1. 72年5月16日: Walter's Walk
2. 72年5月18日: The Overthre/Plumpton & Worcester Races(後の"The Song Remains The Same")
3. 72年5月18日: Best One Yet(後の"The Rain Song")
4. 72年5月??日: The Rover
5. 72年5月??日: D'yer Mak'er
6. 72年5月??日: Black Country Woman

1.「Walter's Walk」は、「Houses Of The Holy」ではなく「CODA」に収録された曲です。
恐らくベーシック・トラックの録音までは進めたと思われるのですが、ある時点で作業は中断したようです。
というのも「CODA」に収録された「Walter's Walk」は、ロバートの声は枯れてしまって、72年当時に歌ったものではない印象です。
80年代になってからヴォーカルを(他の一部のパートと一緒に?)オーバー・ダビングしたと思われます。

2.「The Overthre/Plumpton & Worcester Races」と3.「Best One Yet」については、次回以降に書こうと思います。

4.「The Rover」は、コンパニオン・ディスクにラフ・ミックスが収録されることもなく、その他の情報も少なく、制作の過程を知る手掛かりがありません。
「Houses Of The Holy」の制作時に作業は進んでいたのか、それとも「Physical Graffiti」の制作時に作業を進めたのか、よくわかりませんね。

ちなみに「The Rover」は、コンサートのリハーサルを収録した音源の中で聴くことができます。
このリハーサル、73年7月のシカゴという説もあれば、75年1月のミネアポリスという説もあり、日付と場所がはっきりしていません(どちらかというとシカゴ説が有力でしょうか)。
ただ音源の中には「The Rover」の他に「The Wanton Song」が収録されているため、75年の方が正しい気がします。
「The Wanton Song」は、「Physical Graffiti」を制作するときに作られた曲なので、73年だとしたら、まだ多分曲はできていないように思うのです。

でもまあリハーサルがどちらであっても、必ずしも録音時期の根拠にはならないですね。

5.「D'yer Mak'er」はスターグローブスで作曲して、ヴォーカルまで録音してしまったといわれています。
この曲はコンパニオン・ディスクの中で、唯一ラフ・ミックスが収録されませんでした。
出来栄えを確認するためにラフ・ミックスを作るまでもなく、曲は完成したのでしょうか。

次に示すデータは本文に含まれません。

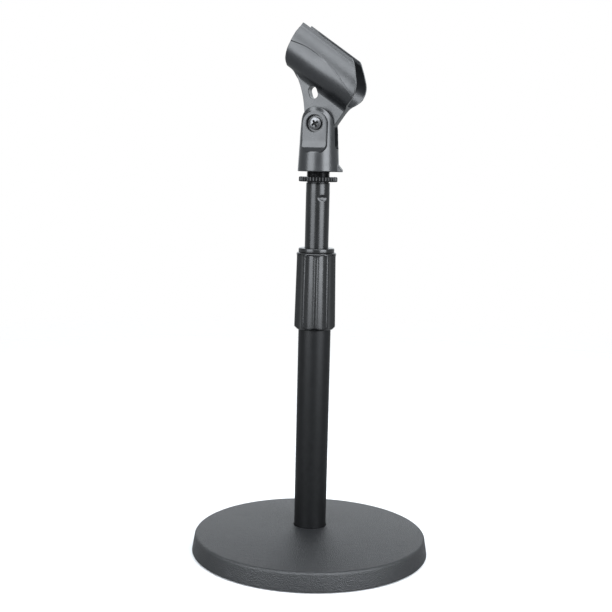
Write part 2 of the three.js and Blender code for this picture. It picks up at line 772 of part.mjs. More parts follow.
// half of the inner outline, matched point for point to the outer one
function innerHalf(u) {
  const scale = taper(u);
  const wide = HULL_HALF * scale - HULL_WALL;
  const lip = LIP_HALF * scale - HULL_WALL;
  const bandV = LIP_V - LIP_BAND;
  const depth = HULL_OUTER_R - HULL_WALL;
  const points = [[lip, LIP_V], [lip, bandV]];
  for (const t of [0.06, 0.3, 0.62, 0.9]) {
    points.push([lerp(lip, wide, Math.sin(t * Math.PI / 2)), lerp(bandV, HULL_AXIS_V, t)]);
  }
  for (const deg of [0, -12, -24, -36, -48, -60, -70, -80, -90]) {
    points.push([wide * Math.cos(rad(deg)), HULL_AXIS_V + depth * Math.sin(rad(deg))]);
  }
  return points;
}

// the whole outline from a half that runs from the lip to the middle
function bothSides(half) {
  const sides = half.slice(0, -1);
  return [...sides.map(([across, v]) => [-across, v]), half[half.length - 1], ...sides.reverse()];
}

function hullSection(u) {
  return [...bothSides(outerHalf(u)), ...bothSides(innerHalf(u)).reverse()];
}

// the channel as a skin over sections along u, closed by a strip of faces at each end
function hullLoft() {
  const stations = [-50, -44, -40, -36, -31, -27, -20, -14, -8, -2, 4, 9, 15];
  const sections = stations.map(hullSection);
  const n = sections[0].length;
  const positions = stations.flatMap((u, k) => sections[k].flatMap(([across, v]) => [u, v, -across]));
  const corners = [];
  for (let k = 0; k + 1 < stations.length; k += 1) {
    for (let i = 0; i < n; i += 1) {
      const here = k * n + i;
      const beside = k * n + (i + 1) % n;
      corners.push(here, beside, beside + n, here, beside + n, here + n);
    }
  }
  const last = (stations.length - 1) * n;
  for (let i = 0; i + 1 < n / 2; i += 1) {
    const [a, b, c, d] = [i, i + 1, n - 2 - i, n - 1 - i];
    corners.push(a, c, b, a, d, c);
    corners.push(last + a, last + b, last + c, last + a, last + c, last + d);
  }
  const geometry = new THREE.BufferGeometry();
  geometry.setAttribute('position', new THREE.Float32BufferAttribute(positions, 3));
  geometry.setIndex(corners);
  return geometry;
}

// side view of the channel: tail edge, keel and the raked mouth
function sideOutline() {
  return [
    [HOLDER_TAIL_U, LIP_V + 1], [HOLDER_TAIL_U, 40.2], [-44.5, 34.8], [-43.9, 29.6], [-43.0, 25.2],
    [-42.0, 21.8], [-40.6, 19.2], [-40.3, 10], [10, 10], [10.2, 21], [11.3, 25.0],
    [HOLDER_MOUTH_U, 28.4], [10.5, 33.2], [8.3, 37.1], [4.6, 40.9], [1.2, 44.1],
    [-2.3, 47.0], [-4.1, LIP_V], [-4.4, LIP_V + 1],
  ];
}

function webOutline() {
  const tongue = arc(0, 0, TONGUE_R, 0, -140, 16);
  return [[10, 20.5], ...tongue, [-12.3, 1.0], [-14.5, 3.6], [-18.6, 8.0], [-23.3, 12.1],
    [-28.1, 15.5], [-32.0, 17.9], [-36.0, 19.2], [-35.0, 19.6]];
}

function windowTool() {
  const shift = WINDOW_HALF_LENGTH - WINDOW_HALF_WIDTH;
  const outline = [
    ...arc(shift, 0, WINDOW_HALF_WIDTH, -90, 90, 8),
    ...arc(-shift, 0, WINDOW_HALF_WIDTH, 90, 270, 8),
  ];
  const slot = extrudeZ(outline, -THROUGH, THROUGH);
  return slot.rotateZ(rad(WINDOW_TURN_DEG)).translate(WINDOW_U, WINDOW_V, 0);
}

function clipHolder() {
  const seat = WASHER_IN_REACH - PIVOT_GAP;
  const seatR = WASHER_R + PIVOT_GAP;
  const side = extrudeZ(sideOutline(), -2 * THROUGH, 2 * THROUGH);
  const channel = toSolid(hullLoft()).intersect(toSolid(side));
  return toGeometry(cut(
    channel.add(toSolid(extrudeZ(webOutline(), -WEB_HALF, WEB_HALF))),
    windowTool(),
    disc(PIVOT_HOLE_R, -THROUGH, THROUGH, SEG_SMALL),
    disc(seatR, seat, THROUGH, SEG_SMALL),
    disc(seatR, -THROUGH, -seat, SEG_SMALL),
  ));
}

// ---------- materials ----------

function paint(hex, roughness, metalness) {
  return new THREE.MeshStandardMaterial({ color: hex, roughness, metalness });
}

const crinkle = () => paint(0x26272a, 0.72, 0.1);
const tubePaint = () => paint(0x1d1e20, 0.42, 0.2);
const glossPaint = () => paint(0x1a1b1d, 0.25, 0.25);
const rubber = () => paint(0x151516, 0.85, 0);
const steel = () => paint(0x9da0a3, 0.35, 0.9);
const nylon = () => paint(0x2b2c2e, 0.55, 0);
const blackPlastic = () => paint(0x2a2b2d, 0.5, 0);
const clipPlastic = () => paint(0x3a3c40, 0.5, 0);
const brass = () => paint(0xb08d4a, 0.35, 0.9);

// ---------- assembly ----------

const base = new THREE.Group();
base.add(piece('base_casting', baseCasting(), crinkle()));
footCentres().forEach(([x, y], i) => {
  const foot = piece(`base_foot_${i + 1}`, baseFoot(), rubber());
  foot.position.set(x, y, 0);
  base.add(foot);
});
base.add(piece('base_bolt', baseBolt(), steel()));
base.add(piece('base_spring_washer', baseSpringWasher(), steel()));
base.add(piece('base_flat_washer', baseFlatWasher(), steel()));
base.add(piece('lower_tube', lowerTube(), tubePaint()));
base.add(piece('tube_foot_plug', tubeFootPlug(), steel()));
base.add(piece('clutch_ferrule', clutchFerrule(), nylon()));

const clutch = new THREE.Group();
clutch.add(piece('clutch_collet', clutchCollet(), nylon()));
clutch.add(piece('clutch_grip', clutchGrip(), blackPlastic()));
clutch.add(piece('clutch_collar', clutchCollar(), blackPlastic()));
clutch.add(piece('wiper_ring', wiperRing(), rubber()));

const mast = new THREE.Group();
mast.add(piece('upper_tube', upperTube(), glossPaint()));
mast.add(piece('guide_bush', guideBush(), nylon()));
mast.add(piece('thread_stud', threadStud(), steel()));
mast.add(piece('lock_ring', lockRing(), glossPaint()));

const holder = piece('clip_holder', clipHolder(), clipPlastic());
holder.rotation.z = -rad(HOLDER_TILT_DEG);

// the pivot's own z axis points to the front
const pivot = new THREE.Group();
pivot.position.z = PIVOT_RISE;
pivot.rotation.x = Math.PI / 2;
pivot.add(piece('friction_washer_front', frictionWasher(1), nylon()));
pivot.add(piece('friction_washer_rear', frictionWasher(-1), nylon()));
pivot.add(piece('pivot_screw', pivotScrew(), steel()));
pivot.add(piece('pivot_nut', pivotNut(), steel()));
pivot.add(holder);

const clip = new THREE.Group();
clip.position.z = CLIP_Z0;
clip.add(piece('clip_base', clipBase(), clipPlastic()));
clip.add(piece('clip_thread_insert', clipThreadInsert(), brass()));
clip.add(pivot);

const stand = new THREE.Group();
stand.name = 'desktop_mic_stand';
stand.add(base, clutch, mast, clip);

export default stand;
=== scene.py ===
import cmath
import math

import bmesh
import bpy
import numpy as np
from mathutils import Matrix, Vector

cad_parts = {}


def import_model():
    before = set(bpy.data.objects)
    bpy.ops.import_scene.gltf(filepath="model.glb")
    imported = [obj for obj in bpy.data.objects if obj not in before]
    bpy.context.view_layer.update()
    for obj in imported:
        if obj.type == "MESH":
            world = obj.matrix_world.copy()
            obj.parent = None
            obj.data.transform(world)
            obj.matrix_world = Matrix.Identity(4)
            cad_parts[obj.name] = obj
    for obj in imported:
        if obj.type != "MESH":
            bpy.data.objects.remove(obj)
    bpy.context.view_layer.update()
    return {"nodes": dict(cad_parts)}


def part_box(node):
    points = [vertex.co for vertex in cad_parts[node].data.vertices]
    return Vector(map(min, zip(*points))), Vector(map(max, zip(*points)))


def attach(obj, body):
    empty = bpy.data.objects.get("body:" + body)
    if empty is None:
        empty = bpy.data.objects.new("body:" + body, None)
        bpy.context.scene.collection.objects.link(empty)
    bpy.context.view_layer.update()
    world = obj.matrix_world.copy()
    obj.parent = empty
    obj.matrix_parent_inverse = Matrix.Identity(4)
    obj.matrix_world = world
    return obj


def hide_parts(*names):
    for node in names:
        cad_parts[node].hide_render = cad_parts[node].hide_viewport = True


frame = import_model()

scene = bpy.context.scene

# ---------- sizes read from the frame, in millimetres ----------

MM = 0.001


def round_size(node):
    """outer radius, lowest z and highest z of a round CAD node that stands on the Z axis"""
    points = np.array([v.co for v in frame["nodes"][node].data.vertices]) / MM
    reach = np.hypot(points[:, 0], points[:, 1])
    heights = points[:, 2]
    return float(reach.max()), float(heights.min()), float(heights.max())


BASE_R, BASE_Z0, BASE_Z1 = round_size("base_casting")
LOWER_R, LOWER_Z0, LOWER_Z1 = round_size("lower_tube")
PLUG_R, PLUG_Z0, PLUG_Z1 = round_size("tube_foot_plug")
FERRULE_R, FERRULE_Z0, FERRULE_Z1 = round_size("clutch_ferrule")
COLLET_R, COLLET_Z0, COLLET_Z1 = round_size("clutch_collet")
GRIP_R, GRIP_Z0, GRIP_Z1 = round_size("clutch_grip")
COLLAR_R, COLLAR_Z0, COLLAR_Z1 = round_size("clutch_collar")
WIPER_R, WIPER_Z0, WIPER_Z1 = round_size("wiper_ring")
UPPER_R, UPPER_Z0, UPPER_Z1 = round_size("upper_tube")
BUSH_R, BUSH_Z0, BUSH_Z1 = round_size("guide_bush")
STUD_R, STUD_Z0, STUD_Z1 = round_size("thread_stud")
RING_R, RING_Z0, RING_Z1 = round_size("lock_ring")
INSERT_R, INSERT_Z0, INSERT_Z1 = round_size("clip_thread_insert")
_, BOLT_Z0, BOLT_Z1 = round_size("base_bolt")
SPRING_R, SPRING_Z0, SPRING_Z1 = round_size("base_spring_washer")
WASHER_R, WASHER_Z0, WASHER_Z1 = round_size("base_flat_washer")
CLIP_LOW, CLIP_HIGH = (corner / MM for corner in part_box("clip_base"))
SCREW_LOW, SCREW_HIGH = (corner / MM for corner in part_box("pivot_screw"))
NUT_LOW, NUT_HIGH = (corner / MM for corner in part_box("pivot_nut"))
FRONT_LOW, FRONT_HIGH = (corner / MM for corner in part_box("friction_washer_front"))
CLIP_Z0 = CLIP_LOW.z
PIVOT_Z = (FRONT_LOW.z + FRONT_HIGH.z) / 2

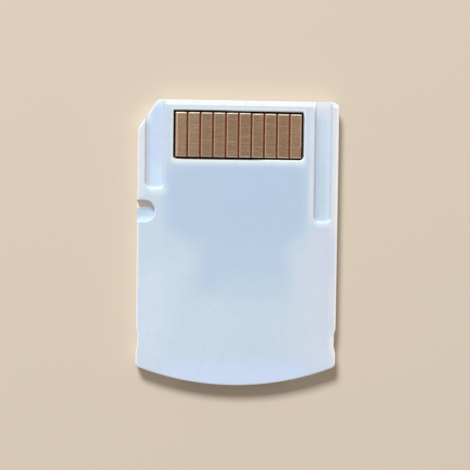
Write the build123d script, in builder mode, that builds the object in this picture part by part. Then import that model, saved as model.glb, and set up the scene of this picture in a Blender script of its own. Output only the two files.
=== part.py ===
from build123d import *
import os
from math import sqrt

# Memory card adapter: a flat two-part plastic casing that takes a micro memory card in its curved
# end and repeats the card's signals on ten contacts near its other end.
# Millimetres. The casing lies on its front face: X runs across it, Y towards the end that goes into
# the console, and Z up through its thickness. The origin is the middle of the footprint.

os.makedirs("parts", exist_ok=True)

# Casing outline
body_width = 22.0
body_length = 31.2
end_arc_radius = 30.0
end_corner_radius = 0.6
leading_corner_radius = 0.75
cut_corner_width = 2.2
cut_corner_length = 3.3
cut_corner_radius = 0.3

# Finger grips, shallow steps in both long edges
grip_depth = 0.17
grip_length = 1.3
grip_ramp = 0.75
grip_from_curved_end = 3.55
grip_ramp_radius = 0.5

# Casing thickness and walls
body_thickness = 2.1
front_thickness = 1.05
floor_thickness = 0.35
roof_thickness = 0.4
face_edge_radius = 0.18
lead_in_length = 0.55
lead_in_depth = 0.38
parting_bevel = 0.05

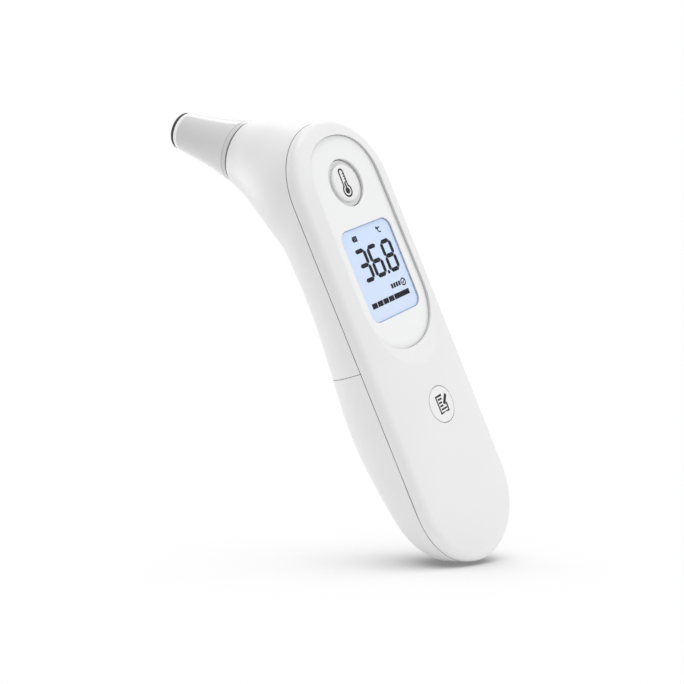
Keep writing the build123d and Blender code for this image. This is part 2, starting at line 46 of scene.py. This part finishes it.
# The camera stands to the front left of the display and is rolled, as the handle leans back on its heel.
CAMERA_AZIMUTH, CAMERA_ELEVATION, CAMERA_ROLL = radians(-48.05), radians(3.6), radians(21.86)
CAMERA_DISTANCE, CAMERA_SHIFT = 365.56 * MM, 14.79 * MM
CAMERA_TARGET = Vector((0, 0, 60 * MM))
FOCAL_LENGTH, SENSOR = 74.81, 36.0

# Places read from the frame.
WINDOW_LOW, WINDOW_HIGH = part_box("display_window")
MEASURE_LOW, MEASURE_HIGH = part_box("measure_button")
MEMORY_LOW, MEMORY_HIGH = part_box("memory_button")


def camera_axes():
    """The camera's right, up and backward directions in the row frame."""
    back = Vector((
        sin(CAMERA_AZIMUTH) * cos(CAMERA_ELEVATION),
        -cos(CAMERA_AZIMUTH) * cos(CAMERA_ELEVATION),
        sin(CAMERA_ELEVATION),
    ))
    level_right = Vector((0, 0, 1)).cross(back).normalized()
    level_up = back.cross(level_right)
    right = cos(CAMERA_ROLL) * level_right - sin(CAMERA_ROLL) * level_up
    up = cos(CAMERA_ROLL) * level_up + sin(CAMERA_ROLL) * level_right
    return right, up, back


RIGHT, UP, BACK = camera_axes()


def make_camera():
    """The camera that takes the photo's view, made the scene's own."""
    data = bpy.data.cameras.new("camera")
    data.sensor_width = SENSOR
    data.lens = FOCAL_LENGTH
    data.clip_start = 0.01
    data.clip_end = 50
    camera = bpy.data.objects.new("camera", data)
    place = CAMERA_TARGET + BACK * CAMERA_DISTANCE - RIGHT * CAMERA_SHIFT
    turn = Matrix((RIGHT, UP, BACK)).transposed().to_4x4()
    camera.matrix_world = Matrix.Translation(place) @ turn
    bpy.context.scene.collection.objects.link(camera)
    bpy.context.scene.camera = camera


make_camera()

# Materials ----------------------------------------------------------------------------------------------

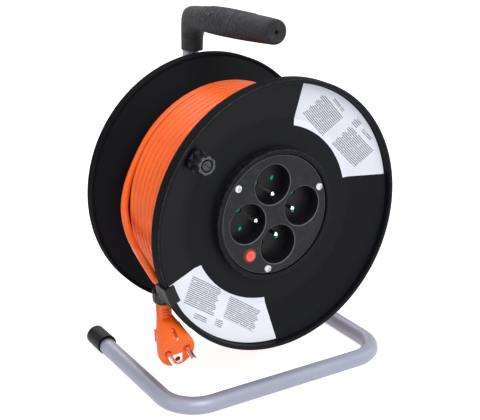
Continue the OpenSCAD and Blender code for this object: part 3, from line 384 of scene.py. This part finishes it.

6.「Black Country Woman」についてもラフ・ミックスが残っていません。
特に凝ったアレンジもなく、スターグローブスでヴォーカルの録音ができたそうなので、この曲もラフ・ミックスを作るまでもなかったのでしょうか。

 

話は変わりますが、エディ・クレイマーは、スタジオ内でしばしばミュージシャンの写真を撮っていたそうです。
ストーンズジミ・ヘンドリックスの写真を見たことがある方も多いのではないでしょうか。

ツェッペリンについてもスターグローブスの様子を撮影していて、スーパー・デラックス・エディションのブックレットなどでその一部を見ることができます。

少し眺めてみると。。。

モービル・スタジオはストーンズが所有していたもので、迷彩塗装をしていますね。

屋外でも録音をしたようです。「Black Country Woman」の冒頭、偶然飛行機が飛んできて、プロペラの音が入ってしまったなんて逸話がありますね。

そうそう、映像も残っていましたっけ(今見たら見つからなかったのですがYouTubeに投稿されていました。そのうちまたアップロードされるかもしれませんね)。